Note that average_hidden_state_influence should be any real number between 0 and 1. The higher the number, the higher the percentage that the inputted hidden state will be influenced by the average hidden state.

For example, an average_hidden_state_influence = .75 means 75% of the hidden state will be the average hidden state and the remainder 25% of the hidden state will be the last hidden state. This allows you to choose how much you want the inputted hidden state to be affected by the previous timestep.

##Temperature Sampling During Decoding ####Under Testing

Allows you to use a temperature to alter the output of your softmax.

Higher temperature will result in more diversity in output, but more errors. Do not use this during training! Use this only while decoding after a model has been trained.

This affects the internal decoding process. Your decoder will produce a distribution. It will then "roll a dice" and depending on what words are most probable, it will select one of them. The selected word will then be put into your decoder for the next timestep. Then the decoder will roll the dice again, and repeat the process.

Go Symbol --> Decoder Timestep 1 --> Dice Roll on Distribution --> One Word Selected --> Decoder Timestep 2

To use:

from Project_RNN_Enhancement.rnn_enhancement import seq2seq_enhanced as sse

seq2seq_model = sse.embedding_attention_seq2seq(....,temperature_decode = True, temperature = 1.0)

Note: Right now, you have to recompile the model each time you want to test a different temperature. If there's time, I will investigate the ability to implement multiple temperatures without re-compiling.

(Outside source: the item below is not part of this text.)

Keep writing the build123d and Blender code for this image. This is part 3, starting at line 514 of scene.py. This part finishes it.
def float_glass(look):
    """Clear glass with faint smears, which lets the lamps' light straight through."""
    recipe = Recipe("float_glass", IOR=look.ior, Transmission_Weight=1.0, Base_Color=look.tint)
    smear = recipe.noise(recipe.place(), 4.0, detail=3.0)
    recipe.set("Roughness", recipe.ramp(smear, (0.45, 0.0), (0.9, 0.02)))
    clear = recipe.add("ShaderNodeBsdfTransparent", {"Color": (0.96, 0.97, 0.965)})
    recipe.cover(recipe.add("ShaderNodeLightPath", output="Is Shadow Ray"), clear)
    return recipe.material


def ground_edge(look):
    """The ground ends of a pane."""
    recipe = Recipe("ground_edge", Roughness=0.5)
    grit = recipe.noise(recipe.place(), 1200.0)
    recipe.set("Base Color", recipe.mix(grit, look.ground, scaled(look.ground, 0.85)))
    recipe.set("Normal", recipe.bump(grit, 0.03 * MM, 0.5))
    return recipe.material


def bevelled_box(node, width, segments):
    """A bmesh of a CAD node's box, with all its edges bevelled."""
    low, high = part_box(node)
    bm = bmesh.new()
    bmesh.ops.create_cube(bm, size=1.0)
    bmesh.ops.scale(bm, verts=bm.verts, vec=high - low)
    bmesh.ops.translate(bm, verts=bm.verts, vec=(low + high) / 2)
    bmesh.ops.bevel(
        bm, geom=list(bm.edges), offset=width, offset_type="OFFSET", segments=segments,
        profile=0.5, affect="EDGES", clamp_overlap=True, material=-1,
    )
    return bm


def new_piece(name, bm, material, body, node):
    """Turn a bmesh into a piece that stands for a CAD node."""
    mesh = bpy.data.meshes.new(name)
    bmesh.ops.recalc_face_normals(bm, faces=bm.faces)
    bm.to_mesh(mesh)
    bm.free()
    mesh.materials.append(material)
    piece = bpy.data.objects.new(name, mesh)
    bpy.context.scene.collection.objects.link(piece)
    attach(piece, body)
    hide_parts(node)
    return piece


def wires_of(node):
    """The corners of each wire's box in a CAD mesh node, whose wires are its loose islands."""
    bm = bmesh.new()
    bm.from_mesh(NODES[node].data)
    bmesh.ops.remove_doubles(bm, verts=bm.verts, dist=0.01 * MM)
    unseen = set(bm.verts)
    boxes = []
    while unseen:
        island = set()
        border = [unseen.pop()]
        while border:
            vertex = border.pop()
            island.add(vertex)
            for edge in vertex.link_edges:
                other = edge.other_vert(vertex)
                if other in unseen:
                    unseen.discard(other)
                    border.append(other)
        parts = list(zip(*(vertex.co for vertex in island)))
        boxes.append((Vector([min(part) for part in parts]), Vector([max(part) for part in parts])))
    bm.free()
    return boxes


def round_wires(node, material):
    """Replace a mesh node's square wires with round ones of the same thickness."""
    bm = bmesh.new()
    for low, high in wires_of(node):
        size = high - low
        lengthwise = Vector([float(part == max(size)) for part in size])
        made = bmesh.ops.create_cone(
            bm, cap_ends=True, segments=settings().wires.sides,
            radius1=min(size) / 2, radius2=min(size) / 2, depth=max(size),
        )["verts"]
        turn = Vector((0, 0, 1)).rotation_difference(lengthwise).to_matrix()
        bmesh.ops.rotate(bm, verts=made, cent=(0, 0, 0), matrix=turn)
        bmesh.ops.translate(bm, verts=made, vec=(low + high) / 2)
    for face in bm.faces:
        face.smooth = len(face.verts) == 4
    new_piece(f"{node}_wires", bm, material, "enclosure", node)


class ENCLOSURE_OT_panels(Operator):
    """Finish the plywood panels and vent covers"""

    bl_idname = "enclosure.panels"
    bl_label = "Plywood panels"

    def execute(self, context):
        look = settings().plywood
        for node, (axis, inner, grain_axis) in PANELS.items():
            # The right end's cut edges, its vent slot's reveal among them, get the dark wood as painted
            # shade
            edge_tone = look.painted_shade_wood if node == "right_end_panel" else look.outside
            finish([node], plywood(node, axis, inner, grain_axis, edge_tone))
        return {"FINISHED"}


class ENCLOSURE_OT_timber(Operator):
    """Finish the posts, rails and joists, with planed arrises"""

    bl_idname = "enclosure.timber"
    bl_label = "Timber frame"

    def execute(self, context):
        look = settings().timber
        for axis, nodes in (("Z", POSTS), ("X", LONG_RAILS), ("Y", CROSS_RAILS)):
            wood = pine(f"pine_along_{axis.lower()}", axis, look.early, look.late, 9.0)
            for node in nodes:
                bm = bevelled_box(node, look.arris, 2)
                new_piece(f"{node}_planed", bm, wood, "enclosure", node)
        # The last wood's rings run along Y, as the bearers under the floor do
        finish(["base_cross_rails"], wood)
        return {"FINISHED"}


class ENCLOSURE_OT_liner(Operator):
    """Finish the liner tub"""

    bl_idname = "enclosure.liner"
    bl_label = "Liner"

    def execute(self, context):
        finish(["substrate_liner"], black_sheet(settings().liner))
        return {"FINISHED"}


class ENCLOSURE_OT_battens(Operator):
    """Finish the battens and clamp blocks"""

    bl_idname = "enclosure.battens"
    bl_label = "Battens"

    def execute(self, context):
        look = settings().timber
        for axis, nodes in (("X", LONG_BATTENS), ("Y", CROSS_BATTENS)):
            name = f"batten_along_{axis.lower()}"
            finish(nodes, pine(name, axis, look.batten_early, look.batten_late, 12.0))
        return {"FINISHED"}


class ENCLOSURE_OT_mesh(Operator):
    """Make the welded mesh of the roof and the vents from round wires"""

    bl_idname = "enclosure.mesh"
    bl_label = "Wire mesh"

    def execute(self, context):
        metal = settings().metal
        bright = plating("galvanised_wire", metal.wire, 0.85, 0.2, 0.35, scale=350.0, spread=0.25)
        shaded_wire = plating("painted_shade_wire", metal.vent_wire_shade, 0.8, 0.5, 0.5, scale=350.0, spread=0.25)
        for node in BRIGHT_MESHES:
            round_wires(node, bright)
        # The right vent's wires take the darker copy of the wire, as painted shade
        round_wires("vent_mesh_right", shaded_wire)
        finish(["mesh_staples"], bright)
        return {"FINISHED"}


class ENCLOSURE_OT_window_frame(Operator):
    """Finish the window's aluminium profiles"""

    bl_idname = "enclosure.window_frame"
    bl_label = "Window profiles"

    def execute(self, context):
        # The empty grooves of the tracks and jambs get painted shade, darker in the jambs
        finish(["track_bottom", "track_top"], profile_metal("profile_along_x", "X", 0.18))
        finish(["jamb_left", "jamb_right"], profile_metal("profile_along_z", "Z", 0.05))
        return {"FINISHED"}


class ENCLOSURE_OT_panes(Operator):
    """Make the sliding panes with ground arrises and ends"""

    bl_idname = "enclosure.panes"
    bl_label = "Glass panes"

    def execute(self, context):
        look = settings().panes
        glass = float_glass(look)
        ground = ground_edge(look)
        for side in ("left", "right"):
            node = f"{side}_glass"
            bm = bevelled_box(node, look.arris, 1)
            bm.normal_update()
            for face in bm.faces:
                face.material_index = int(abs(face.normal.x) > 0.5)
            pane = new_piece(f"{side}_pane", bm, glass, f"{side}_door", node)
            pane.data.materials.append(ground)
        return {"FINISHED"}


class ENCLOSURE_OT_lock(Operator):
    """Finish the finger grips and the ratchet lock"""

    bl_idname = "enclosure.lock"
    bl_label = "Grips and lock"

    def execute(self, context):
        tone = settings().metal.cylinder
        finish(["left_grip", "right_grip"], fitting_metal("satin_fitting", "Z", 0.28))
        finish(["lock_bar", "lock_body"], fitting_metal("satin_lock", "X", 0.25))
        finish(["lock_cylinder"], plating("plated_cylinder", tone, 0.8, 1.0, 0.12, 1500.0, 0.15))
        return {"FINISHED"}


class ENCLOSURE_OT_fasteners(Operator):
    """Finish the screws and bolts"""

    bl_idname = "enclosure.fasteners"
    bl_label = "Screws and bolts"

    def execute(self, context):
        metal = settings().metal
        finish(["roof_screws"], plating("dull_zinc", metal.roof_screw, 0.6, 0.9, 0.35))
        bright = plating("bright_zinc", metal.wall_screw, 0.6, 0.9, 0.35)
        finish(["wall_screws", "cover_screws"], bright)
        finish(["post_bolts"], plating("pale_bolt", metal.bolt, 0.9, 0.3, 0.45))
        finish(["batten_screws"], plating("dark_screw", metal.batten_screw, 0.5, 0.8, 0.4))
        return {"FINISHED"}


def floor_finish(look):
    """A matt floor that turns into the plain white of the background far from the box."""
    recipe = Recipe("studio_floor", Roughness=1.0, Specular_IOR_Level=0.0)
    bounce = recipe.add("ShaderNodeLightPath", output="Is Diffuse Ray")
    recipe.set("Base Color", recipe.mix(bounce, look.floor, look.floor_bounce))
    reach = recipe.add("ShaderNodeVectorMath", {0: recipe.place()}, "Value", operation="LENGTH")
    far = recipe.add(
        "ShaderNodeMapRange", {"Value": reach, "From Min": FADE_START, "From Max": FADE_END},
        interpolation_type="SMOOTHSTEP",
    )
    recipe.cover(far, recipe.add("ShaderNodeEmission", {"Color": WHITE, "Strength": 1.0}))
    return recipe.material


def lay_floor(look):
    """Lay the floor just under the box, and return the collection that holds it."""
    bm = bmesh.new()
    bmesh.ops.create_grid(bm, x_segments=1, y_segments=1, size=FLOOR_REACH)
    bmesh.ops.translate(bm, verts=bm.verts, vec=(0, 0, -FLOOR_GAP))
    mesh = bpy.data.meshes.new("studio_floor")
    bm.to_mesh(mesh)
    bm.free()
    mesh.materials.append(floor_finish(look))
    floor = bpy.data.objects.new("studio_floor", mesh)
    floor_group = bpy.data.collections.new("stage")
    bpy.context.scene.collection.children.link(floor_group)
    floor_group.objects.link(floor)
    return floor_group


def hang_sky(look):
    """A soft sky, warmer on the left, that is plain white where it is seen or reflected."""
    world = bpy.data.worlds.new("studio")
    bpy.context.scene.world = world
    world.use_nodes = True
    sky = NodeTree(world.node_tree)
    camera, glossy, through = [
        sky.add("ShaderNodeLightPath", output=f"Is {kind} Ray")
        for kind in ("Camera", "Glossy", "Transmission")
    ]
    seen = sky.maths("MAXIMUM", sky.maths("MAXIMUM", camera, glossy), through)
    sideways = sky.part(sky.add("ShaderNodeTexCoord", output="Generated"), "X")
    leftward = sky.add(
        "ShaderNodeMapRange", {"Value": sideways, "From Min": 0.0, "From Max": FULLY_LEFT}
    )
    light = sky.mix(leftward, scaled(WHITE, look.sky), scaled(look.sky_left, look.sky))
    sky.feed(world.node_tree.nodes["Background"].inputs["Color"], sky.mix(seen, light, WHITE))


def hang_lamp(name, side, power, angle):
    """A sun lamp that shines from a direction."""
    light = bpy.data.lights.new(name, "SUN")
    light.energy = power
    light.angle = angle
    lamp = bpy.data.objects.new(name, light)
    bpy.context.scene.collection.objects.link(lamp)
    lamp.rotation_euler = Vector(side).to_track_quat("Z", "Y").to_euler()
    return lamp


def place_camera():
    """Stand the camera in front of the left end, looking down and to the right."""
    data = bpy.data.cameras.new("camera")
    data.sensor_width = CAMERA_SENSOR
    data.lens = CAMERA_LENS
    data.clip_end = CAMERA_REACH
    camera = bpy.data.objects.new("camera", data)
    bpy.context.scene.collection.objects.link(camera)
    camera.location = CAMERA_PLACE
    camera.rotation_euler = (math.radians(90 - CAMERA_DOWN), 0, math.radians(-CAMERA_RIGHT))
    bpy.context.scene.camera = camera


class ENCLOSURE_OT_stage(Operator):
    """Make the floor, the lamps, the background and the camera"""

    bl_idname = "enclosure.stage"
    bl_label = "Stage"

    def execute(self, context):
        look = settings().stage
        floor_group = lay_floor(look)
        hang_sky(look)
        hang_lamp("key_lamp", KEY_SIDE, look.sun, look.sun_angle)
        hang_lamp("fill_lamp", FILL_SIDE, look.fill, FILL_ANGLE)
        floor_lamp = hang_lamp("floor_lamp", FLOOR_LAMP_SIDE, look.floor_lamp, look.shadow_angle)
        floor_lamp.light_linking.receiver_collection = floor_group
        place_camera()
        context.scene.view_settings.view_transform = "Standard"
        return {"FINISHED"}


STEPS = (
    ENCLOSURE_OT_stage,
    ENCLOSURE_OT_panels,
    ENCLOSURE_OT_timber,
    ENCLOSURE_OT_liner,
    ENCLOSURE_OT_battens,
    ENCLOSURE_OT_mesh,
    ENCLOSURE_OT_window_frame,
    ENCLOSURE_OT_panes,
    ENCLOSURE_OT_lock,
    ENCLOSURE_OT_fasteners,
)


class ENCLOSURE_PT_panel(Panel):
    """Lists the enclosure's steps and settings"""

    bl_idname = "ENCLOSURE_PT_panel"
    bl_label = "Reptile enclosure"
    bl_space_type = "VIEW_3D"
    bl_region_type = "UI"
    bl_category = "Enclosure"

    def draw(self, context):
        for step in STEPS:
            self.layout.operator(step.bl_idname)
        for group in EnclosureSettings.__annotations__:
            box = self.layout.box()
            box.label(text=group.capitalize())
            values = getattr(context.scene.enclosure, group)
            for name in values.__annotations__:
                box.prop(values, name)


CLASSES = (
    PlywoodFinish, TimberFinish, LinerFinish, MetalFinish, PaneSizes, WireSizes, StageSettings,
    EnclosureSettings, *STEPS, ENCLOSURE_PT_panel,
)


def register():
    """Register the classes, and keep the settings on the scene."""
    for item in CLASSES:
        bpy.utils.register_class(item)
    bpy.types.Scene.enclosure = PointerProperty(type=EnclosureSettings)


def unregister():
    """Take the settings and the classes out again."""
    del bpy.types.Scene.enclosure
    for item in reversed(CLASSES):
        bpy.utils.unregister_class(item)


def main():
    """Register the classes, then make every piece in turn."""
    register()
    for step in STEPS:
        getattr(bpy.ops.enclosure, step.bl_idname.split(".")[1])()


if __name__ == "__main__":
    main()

##Orthogonal and Uniform Initialization of Weights ####Feature Working

Allows one to initialize your weights for each layer. To use:

from Project_RNN_Enhancement.rnn_enhancement import rnn_cell_enhanced

#assuming you're using two gpu's
first_layer = rnn_cell_enhanced.GRUCell(size, gpu_for_layer = 0, 
			weight_initializer = "orthogonal", orthogonal_scale_factor = 1.1)
second_layer = rnn_cell_enhanced.JZS1Cell(size, gpu_for_layer = 1, weight_initalizer = "uniform_unit")

cell = rnn_cell.MultiRNNCell(([first_layer]*(num_layers/2)) + ([second_layer]*(num_layers/2)))

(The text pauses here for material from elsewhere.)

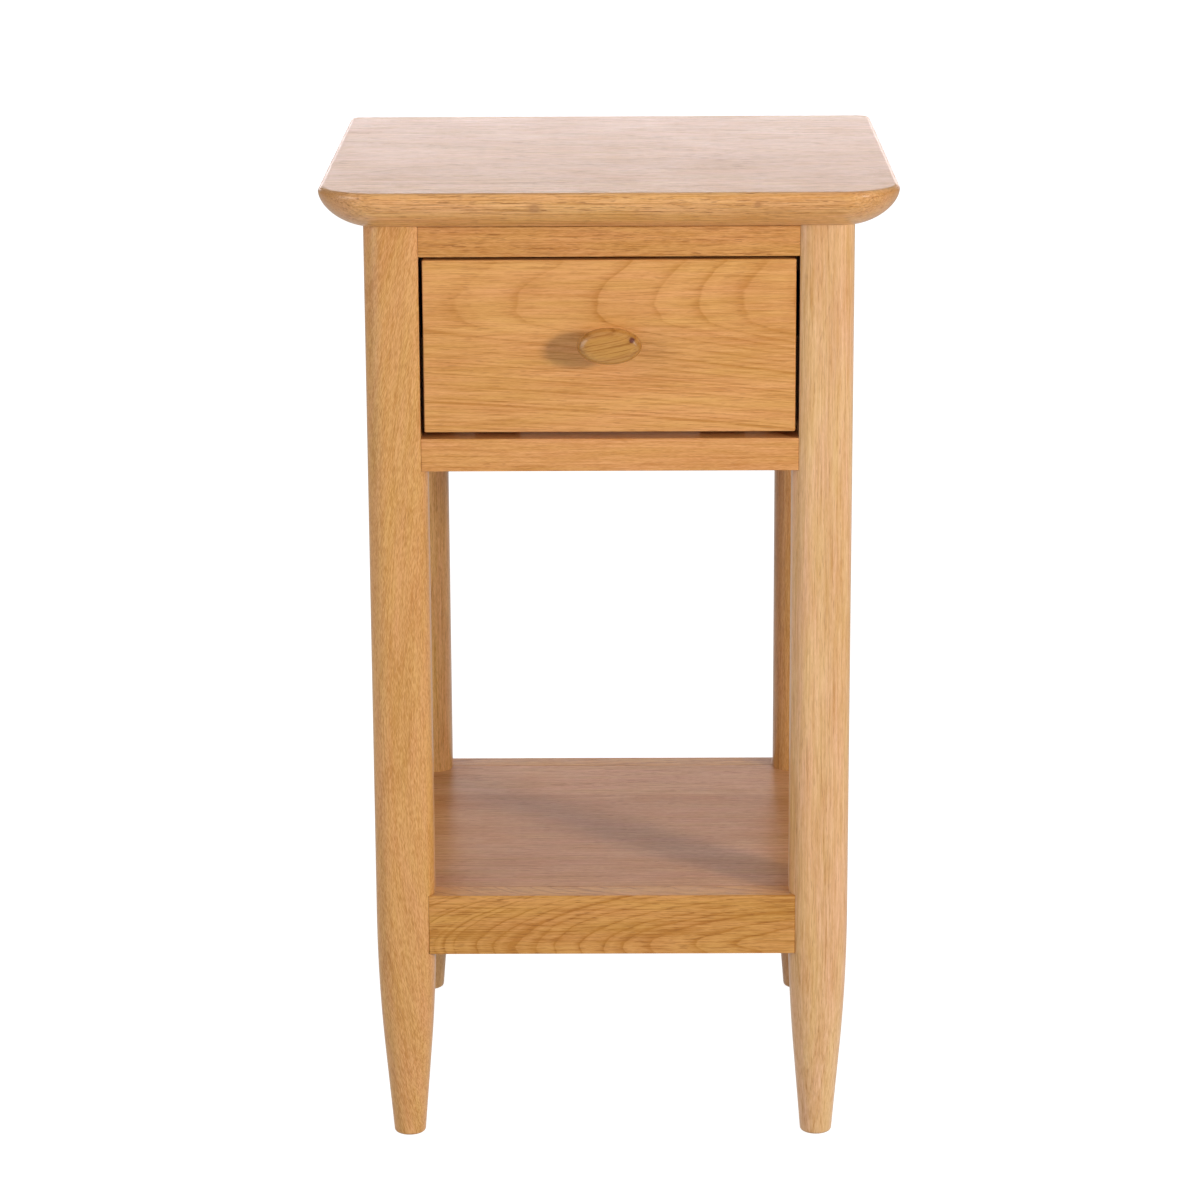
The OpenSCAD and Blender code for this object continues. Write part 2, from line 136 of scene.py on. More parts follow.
class Tree:
    """Short calls for building a node tree."""

    def __init__(self, tree):
        self.tree = tree

    def node(self, kind, inputs=None, **props):
        node = self.tree.nodes.new(kind)
        for name, value in props.items():
            setattr(node, name, value)
        for key, value in (inputs or {}).items():
            self.put(node.inputs[key], value)
        return node

    def put(self, socket, value):
        if isinstance(value, bpy.types.NodeSocket):
            self.tree.links.new(value, socket)
        else:
            socket.default_value = value

    def math(self, operation, *values, clamp=False):
        inputs = dict(enumerate(values))
        return self.node("ShaderNodeMath", inputs, operation=operation, use_clamp=clamp).outputs[0]

    def vector_math(self, operation, *values):
        return self.node("ShaderNodeVectorMath", dict(enumerate(values)), operation=operation).outputs[0]

    def separate(self, vector):
        return self.node("ShaderNodeSeparateXYZ", {0: vector}).outputs

    def join(self, x, y, z):
        return self.node("ShaderNodeCombineXYZ", {0: x, 1: y, 2: z}).outputs[0]

    def noise(self, vector, detail=2, roughness=0.5):
        inputs = {"Vector": vector, "Scale": 1, "Detail": detail, "Roughness": roughness}
        return self.node("ShaderNodeTexNoise", inputs).outputs[0]

    def chance(self, number):
        """A random value from 0 to 1 that is the same wherever the number is the same."""
        return self.node("ShaderNodeTexWhiteNoise", {"W": number}, noise_dimensions="1D").outputs[0]

    def stretch(self, vector, along, across):
        """The board vector in units of a feature's length and width."""
        return self.vector_math("DIVIDE", vector, (along, across, across))

    def ramp(self, value, stops):
        """A grey level that runs through the (position, level) stops."""
        node = self.node("ShaderNodeValToRGB", {"Fac": value})
        elements = node.color_ramp.elements
        while len(elements) < len(stops):
            elements.new(0.5)
        for element, (position, level) in zip(elements, stops):
            element.position = position
            element.color = (level, level, level, 1)
        return node.outputs[0]

    def spread(self, value, low, high, to_low=0, to_high=1):
        """The value from its range low to high, spread over to_low to to_high and held there."""
        inputs = {0: value, 1: low, 2: high, 3: to_low, 4: to_high}
        return self.node("ShaderNodeMapRange", inputs).outputs[0]

    def mix_colour(self, share, first, second, blend="MIX"):
        node = self.node("ShaderNodeMix", data_type="RGBA", blend_type=blend)
        self.put(node.inputs["Factor"], share)
        colour_sockets = [i for i in node.inputs if i.type == "RGBA"]
        for socket, colour in zip(colour_sockets, (first, second)):
            self.put(socket, colour)
        return next(o for o in node.outputs if o.type == "RGBA")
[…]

Optional Arguments for Initializing weights weight_initializer:

  • "uniform_unit": Will uniformly initialize weights accordingly here. Use this one if your just beginning.

  • "orthogonal": Will randomly initialize weights orthogonally

    For orthogonal, you can optionally enter a second argument called "orthogonal_scale_factor" if you would like to adjust how much each initial weight is multipled by. You don't want a scale factor too large, otherwise it will saturate your hidden states! You also don't want a scale factor too small, as your weights won't affect your hidden states as much as they should.

    If you're just beginning, leave this option as default.